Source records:
..........

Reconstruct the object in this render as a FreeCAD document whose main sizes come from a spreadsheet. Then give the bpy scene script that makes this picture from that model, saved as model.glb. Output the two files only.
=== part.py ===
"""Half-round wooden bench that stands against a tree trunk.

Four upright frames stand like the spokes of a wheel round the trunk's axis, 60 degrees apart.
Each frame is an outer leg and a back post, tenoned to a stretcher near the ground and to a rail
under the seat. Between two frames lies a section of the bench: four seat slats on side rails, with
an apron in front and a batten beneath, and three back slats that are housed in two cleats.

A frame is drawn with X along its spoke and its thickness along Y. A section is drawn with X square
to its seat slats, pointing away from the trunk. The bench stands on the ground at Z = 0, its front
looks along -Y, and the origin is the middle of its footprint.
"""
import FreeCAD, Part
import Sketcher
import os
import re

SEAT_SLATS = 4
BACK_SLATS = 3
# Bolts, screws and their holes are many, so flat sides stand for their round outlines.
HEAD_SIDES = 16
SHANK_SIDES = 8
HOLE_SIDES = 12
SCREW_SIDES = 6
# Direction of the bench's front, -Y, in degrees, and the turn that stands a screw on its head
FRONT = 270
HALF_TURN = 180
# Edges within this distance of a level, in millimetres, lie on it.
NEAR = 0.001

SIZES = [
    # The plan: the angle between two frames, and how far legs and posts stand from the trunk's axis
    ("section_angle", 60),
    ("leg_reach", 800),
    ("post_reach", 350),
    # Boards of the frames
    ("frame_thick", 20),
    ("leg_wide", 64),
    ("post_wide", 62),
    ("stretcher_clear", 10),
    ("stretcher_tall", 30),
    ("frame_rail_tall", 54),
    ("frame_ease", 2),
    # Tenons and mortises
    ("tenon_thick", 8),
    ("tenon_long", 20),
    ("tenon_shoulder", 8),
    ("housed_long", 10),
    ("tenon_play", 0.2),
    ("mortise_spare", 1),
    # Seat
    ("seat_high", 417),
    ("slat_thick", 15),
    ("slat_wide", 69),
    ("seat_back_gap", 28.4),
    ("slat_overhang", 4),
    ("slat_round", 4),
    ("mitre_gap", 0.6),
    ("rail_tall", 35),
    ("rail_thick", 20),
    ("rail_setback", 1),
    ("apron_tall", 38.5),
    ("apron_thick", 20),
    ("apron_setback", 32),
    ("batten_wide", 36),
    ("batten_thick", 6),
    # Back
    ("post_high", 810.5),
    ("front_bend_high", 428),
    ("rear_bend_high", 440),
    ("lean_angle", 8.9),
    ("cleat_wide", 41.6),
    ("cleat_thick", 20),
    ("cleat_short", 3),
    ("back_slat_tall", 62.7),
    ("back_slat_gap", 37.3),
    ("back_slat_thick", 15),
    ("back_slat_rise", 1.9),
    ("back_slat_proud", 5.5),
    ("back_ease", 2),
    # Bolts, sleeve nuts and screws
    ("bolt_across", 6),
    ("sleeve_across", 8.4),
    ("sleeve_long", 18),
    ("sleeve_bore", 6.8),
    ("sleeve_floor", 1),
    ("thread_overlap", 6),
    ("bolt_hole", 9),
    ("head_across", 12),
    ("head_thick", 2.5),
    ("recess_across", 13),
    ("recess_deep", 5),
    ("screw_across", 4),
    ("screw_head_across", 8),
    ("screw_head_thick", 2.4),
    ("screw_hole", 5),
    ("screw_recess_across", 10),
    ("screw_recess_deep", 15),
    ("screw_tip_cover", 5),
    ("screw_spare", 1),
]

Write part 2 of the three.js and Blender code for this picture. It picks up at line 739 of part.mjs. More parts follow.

..........

**Written request**
Return the whole listing exactly, with every line included.

**Exercise solution**
Reconstruct the object in this render as a FreeCAD document whose main sizes come from a spreadsheet. Then give the bpy scene script that makes this picture from that model, saved as model.glb. Output the two files only.
=== part.py ===
"""Half-round wooden bench that stands against a tree trunk.

Four upright frames stand like the spokes of a wheel round the trunk's axis, 60 degrees apart.
Each frame is an outer leg and a back post, tenoned to a stretcher near the ground and to a rail
under the seat. Between two frames lies a section of the bench: four seat slats on side rails, with
an apron in front and a batten beneath, and three back slats that are housed in two cleats.

A frame is drawn with X along its spoke and its thickness along Y. A section is drawn with X square
to its seat slats, pointing away from the trunk. The bench stands on the ground at Z = 0, its front
looks along -Y, and the origin is the middle of its footprint.
"""
import FreeCAD, Part
import Sketcher
import os
import re

SEAT_SLATS = 4
BACK_SLATS = 3
# Bolts, screws and their holes are many, so flat sides stand for their round outlines.
HEAD_SIDES = 16
SHANK_SIDES = 8
HOLE_SIDES = 12
SCREW_SIDES = 6
# Direction of the bench's front, -Y, in degrees, and the turn that stands a screw on its head
FRONT = 270
HALF_TURN = 180
# Edges within this distance of a level, in millimetres, lie on it.
NEAR = 0.001

SIZES = [
    # The plan: the angle between two frames, and how far legs and posts stand from the trunk's axis
    ("section_angle", 60),
    ("leg_reach", 800),
    ("post_reach", 350),
    # Boards of the frames
    ("frame_thick", 20),
    ("leg_wide", 64),
    ("post_wide", 62),
    ("stretcher_clear", 10),
    ("stretcher_tall", 30),
    ("frame_rail_tall", 54),
    ("frame_ease", 2),
    # Tenons and mortises
    ("tenon_thick", 8),
    ("tenon_long", 20),
    ("tenon_shoulder", 8),
    ("housed_long", 10),
    ("tenon_play", 0.2),
    ("mortise_spare", 1),
    # Seat
    ("seat_high", 417),
    ("slat_thick", 15),
    ("slat_wide", 69),
    ("seat_back_gap", 28.4),
    ("slat_overhang", 4),
    ("slat_round", 4),
    ("mitre_gap", 0.6),
    ("rail_tall", 35),
    ("rail_thick", 20),
    ("rail_setback", 1),
    ("apron_tall", 38.5),
    ("apron_thick", 20),
    ("apron_setback", 32),
    ("batten_wide", 36),
    ("batten_thick", 6),
    # Back
    ("post_high", 810.5),
    ("front_bend_high", 428),
    ("rear_bend_high", 440),
    ("lean_angle", 8.9),
    ("cleat_wide", 41.6),
    ("cleat_thick", 20),
    ("cleat_short", 3),
    ("back_slat_tall", 62.7),
    ("back_slat_gap", 37.3),
    ("back_slat_thick", 15),
    ("back_slat_rise", 1.9),
    ("back_slat_proud", 5.5),
    ("back_ease", 2),
    # Bolts, sleeve nuts and screws
    ("bolt_across", 6),
    ("sleeve_across", 8.4),
    ("sleeve_long", 18),
    ("sleeve_bore", 6.8),
    ("sleeve_floor", 1),
    ("thread_overlap", 6),
    ("bolt_hole", 9),
    ("head_across", 12),
    ("head_thick", 2.5),
    ("recess_across", 13),
    ("recess_deep", 5),
    ("screw_across", 4),
    ("screw_head_across", 8),
    ("screw_head_thick", 2.4),
    ("screw_hole", 5),
    ("screw_recess_across", 10),
    ("screw_recess_deep", 15),
    ("screw_tip_cover", 5),
    ("screw_spare", 1),
]

Write part 2 of the three.js and Blender code for this picture. It picks up at line 739 of part.mjs. More parts follow.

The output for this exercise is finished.